→ What you need to do: Lines holding the string "objects" are the ones to copy from this listing.

+++

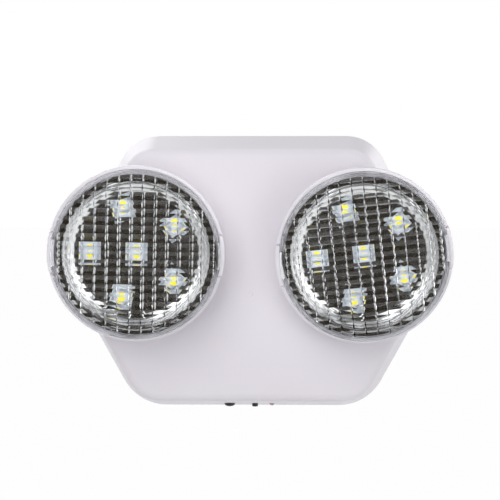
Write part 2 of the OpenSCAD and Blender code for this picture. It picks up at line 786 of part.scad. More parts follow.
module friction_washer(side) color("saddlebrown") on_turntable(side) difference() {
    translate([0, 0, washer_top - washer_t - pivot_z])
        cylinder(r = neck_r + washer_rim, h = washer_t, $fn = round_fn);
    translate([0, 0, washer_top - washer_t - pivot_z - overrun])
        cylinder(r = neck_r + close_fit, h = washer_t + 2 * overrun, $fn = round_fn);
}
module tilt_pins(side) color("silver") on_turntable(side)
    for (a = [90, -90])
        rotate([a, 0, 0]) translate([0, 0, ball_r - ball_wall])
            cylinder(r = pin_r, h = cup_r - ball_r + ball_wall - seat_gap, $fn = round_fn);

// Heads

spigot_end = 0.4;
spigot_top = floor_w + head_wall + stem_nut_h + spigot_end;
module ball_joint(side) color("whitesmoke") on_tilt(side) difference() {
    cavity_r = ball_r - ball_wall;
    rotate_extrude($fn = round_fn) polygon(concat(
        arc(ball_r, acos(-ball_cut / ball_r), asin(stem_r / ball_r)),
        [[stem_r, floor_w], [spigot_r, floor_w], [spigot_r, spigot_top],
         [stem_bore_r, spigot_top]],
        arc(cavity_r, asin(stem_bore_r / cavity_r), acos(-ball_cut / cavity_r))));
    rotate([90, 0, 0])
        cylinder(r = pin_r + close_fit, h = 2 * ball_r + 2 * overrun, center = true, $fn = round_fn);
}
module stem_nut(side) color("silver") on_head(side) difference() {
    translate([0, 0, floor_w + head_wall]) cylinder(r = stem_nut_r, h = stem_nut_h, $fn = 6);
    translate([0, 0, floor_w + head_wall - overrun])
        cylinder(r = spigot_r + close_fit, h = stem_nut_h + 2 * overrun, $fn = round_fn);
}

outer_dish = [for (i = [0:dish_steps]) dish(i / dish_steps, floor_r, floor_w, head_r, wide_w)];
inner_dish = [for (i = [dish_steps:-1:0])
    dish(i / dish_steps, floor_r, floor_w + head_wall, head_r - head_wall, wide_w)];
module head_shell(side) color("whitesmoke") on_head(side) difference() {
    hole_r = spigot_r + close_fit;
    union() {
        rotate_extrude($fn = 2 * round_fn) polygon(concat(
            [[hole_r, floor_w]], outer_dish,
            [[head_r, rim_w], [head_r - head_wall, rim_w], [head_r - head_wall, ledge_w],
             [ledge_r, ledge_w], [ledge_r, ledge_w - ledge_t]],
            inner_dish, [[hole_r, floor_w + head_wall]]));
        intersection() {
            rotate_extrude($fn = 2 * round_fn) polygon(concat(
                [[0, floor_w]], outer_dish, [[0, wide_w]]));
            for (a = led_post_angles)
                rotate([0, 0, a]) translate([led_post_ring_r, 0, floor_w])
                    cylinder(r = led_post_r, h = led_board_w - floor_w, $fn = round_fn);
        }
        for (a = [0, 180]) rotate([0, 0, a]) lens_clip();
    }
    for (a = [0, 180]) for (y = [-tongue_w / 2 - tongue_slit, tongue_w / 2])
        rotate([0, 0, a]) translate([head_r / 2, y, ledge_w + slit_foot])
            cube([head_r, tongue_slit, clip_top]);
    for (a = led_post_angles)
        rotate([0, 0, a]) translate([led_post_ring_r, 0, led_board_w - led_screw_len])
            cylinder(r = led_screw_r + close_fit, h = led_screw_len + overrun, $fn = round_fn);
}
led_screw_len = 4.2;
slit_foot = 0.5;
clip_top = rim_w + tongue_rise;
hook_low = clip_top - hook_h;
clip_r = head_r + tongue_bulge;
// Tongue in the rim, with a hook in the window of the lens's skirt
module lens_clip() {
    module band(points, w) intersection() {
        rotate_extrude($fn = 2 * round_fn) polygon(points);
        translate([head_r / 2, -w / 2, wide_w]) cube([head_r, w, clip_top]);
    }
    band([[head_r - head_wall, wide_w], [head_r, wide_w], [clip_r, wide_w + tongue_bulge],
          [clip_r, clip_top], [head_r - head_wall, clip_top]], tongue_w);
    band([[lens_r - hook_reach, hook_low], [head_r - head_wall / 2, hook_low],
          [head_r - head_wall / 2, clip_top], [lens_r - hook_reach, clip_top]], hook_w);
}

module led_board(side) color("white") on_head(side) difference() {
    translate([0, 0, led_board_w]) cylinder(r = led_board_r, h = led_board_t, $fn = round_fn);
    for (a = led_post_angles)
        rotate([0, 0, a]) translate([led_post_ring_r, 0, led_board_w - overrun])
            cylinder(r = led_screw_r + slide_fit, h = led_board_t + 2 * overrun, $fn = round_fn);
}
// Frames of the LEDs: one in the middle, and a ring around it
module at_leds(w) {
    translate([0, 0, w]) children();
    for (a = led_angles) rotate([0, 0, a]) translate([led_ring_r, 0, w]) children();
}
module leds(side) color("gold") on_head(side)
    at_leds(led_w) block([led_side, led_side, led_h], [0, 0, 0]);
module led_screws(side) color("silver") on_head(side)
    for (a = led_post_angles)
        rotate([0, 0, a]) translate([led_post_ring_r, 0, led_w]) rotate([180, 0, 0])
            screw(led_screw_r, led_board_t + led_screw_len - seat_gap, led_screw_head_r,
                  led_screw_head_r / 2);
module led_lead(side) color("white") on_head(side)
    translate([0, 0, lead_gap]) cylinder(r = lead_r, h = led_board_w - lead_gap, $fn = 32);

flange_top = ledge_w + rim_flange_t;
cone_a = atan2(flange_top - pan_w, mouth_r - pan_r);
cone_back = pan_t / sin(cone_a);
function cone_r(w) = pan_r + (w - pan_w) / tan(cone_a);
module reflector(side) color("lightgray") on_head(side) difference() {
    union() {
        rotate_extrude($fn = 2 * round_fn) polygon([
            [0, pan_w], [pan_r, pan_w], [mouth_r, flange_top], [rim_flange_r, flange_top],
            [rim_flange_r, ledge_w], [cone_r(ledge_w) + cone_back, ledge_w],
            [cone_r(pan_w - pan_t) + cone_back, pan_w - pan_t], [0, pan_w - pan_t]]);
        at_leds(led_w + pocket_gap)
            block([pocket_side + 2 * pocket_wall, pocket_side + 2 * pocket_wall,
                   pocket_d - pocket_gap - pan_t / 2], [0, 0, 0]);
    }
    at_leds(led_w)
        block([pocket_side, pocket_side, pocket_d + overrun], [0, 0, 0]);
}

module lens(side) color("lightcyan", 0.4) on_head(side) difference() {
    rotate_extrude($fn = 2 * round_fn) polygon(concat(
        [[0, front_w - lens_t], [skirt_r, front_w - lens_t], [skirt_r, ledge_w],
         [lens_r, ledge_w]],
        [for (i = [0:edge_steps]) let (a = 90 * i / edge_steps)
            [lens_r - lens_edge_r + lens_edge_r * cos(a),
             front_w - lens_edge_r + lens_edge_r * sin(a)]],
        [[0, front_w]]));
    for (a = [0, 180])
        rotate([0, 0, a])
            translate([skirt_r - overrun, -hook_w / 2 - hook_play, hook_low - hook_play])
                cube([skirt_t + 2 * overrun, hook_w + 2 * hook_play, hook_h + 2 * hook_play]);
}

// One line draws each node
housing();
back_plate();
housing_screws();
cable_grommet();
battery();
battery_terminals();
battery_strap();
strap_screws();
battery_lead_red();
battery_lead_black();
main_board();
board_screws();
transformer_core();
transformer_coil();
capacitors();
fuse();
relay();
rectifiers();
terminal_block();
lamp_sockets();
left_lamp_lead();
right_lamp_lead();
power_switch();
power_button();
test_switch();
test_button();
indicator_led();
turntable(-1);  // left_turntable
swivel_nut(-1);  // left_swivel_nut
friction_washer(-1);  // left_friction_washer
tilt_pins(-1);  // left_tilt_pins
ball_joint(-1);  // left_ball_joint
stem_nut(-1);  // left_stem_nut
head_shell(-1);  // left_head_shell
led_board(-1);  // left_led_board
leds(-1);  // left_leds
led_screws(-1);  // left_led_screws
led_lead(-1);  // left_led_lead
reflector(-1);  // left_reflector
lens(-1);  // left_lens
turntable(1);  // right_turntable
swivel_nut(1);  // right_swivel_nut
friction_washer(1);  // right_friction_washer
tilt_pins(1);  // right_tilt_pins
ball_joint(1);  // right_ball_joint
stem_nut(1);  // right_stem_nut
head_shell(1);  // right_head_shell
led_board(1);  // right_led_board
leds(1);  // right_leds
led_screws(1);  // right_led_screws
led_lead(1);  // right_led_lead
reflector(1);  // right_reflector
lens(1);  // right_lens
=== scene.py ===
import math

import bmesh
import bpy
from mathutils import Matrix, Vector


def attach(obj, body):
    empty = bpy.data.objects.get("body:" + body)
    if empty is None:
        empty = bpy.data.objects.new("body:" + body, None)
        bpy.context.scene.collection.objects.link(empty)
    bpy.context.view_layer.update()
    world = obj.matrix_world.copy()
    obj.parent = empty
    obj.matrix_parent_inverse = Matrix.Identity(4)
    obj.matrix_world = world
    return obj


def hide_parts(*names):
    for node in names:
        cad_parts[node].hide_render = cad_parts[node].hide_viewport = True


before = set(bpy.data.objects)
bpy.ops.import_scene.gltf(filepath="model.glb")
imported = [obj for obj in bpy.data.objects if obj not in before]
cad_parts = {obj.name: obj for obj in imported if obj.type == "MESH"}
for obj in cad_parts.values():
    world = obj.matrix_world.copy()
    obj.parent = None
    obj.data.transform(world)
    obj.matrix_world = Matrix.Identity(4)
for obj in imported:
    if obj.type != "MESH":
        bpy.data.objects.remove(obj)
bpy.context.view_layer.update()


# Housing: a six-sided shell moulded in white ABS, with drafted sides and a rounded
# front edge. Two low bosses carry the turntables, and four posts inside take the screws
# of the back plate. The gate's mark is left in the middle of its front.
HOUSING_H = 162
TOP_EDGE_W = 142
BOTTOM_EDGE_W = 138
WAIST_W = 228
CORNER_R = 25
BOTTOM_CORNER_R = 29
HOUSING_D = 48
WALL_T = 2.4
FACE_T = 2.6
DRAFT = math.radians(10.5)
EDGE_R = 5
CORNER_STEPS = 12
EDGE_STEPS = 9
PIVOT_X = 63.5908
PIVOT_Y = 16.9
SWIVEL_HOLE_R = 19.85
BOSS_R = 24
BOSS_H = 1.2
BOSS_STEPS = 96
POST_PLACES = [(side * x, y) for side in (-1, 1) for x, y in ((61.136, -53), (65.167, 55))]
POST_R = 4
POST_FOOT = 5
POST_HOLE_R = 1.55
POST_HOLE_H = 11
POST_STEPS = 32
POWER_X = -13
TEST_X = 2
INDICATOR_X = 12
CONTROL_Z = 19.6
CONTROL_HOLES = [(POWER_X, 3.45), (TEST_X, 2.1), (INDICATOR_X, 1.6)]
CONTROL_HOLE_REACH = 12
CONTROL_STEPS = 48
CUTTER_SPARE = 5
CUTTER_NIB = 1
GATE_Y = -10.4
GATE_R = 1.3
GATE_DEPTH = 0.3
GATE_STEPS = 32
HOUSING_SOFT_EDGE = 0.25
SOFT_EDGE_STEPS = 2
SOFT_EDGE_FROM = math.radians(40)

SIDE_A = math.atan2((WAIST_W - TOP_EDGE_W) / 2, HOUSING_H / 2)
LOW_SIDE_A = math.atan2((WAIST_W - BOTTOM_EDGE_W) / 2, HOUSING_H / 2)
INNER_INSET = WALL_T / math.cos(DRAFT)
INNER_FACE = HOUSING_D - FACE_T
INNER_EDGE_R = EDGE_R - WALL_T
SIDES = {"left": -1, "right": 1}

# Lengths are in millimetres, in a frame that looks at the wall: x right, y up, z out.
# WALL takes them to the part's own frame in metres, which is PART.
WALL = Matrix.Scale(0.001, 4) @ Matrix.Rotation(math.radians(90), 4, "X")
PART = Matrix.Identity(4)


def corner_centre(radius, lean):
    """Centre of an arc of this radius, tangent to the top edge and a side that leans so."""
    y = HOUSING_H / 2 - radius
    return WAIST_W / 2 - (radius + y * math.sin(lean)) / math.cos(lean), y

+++

→ Written response:
    empty = bpy.data.objects.get("body:" + body)
        empty = bpy.data.objects.new("body:" + body, None)
        bpy.context.scene.collection.objects.link(empty)
before = set(bpy.data.objects)
imported = [obj for obj in bpy.data.objects if obj not in before]
        bpy.data.objects.remove(obj)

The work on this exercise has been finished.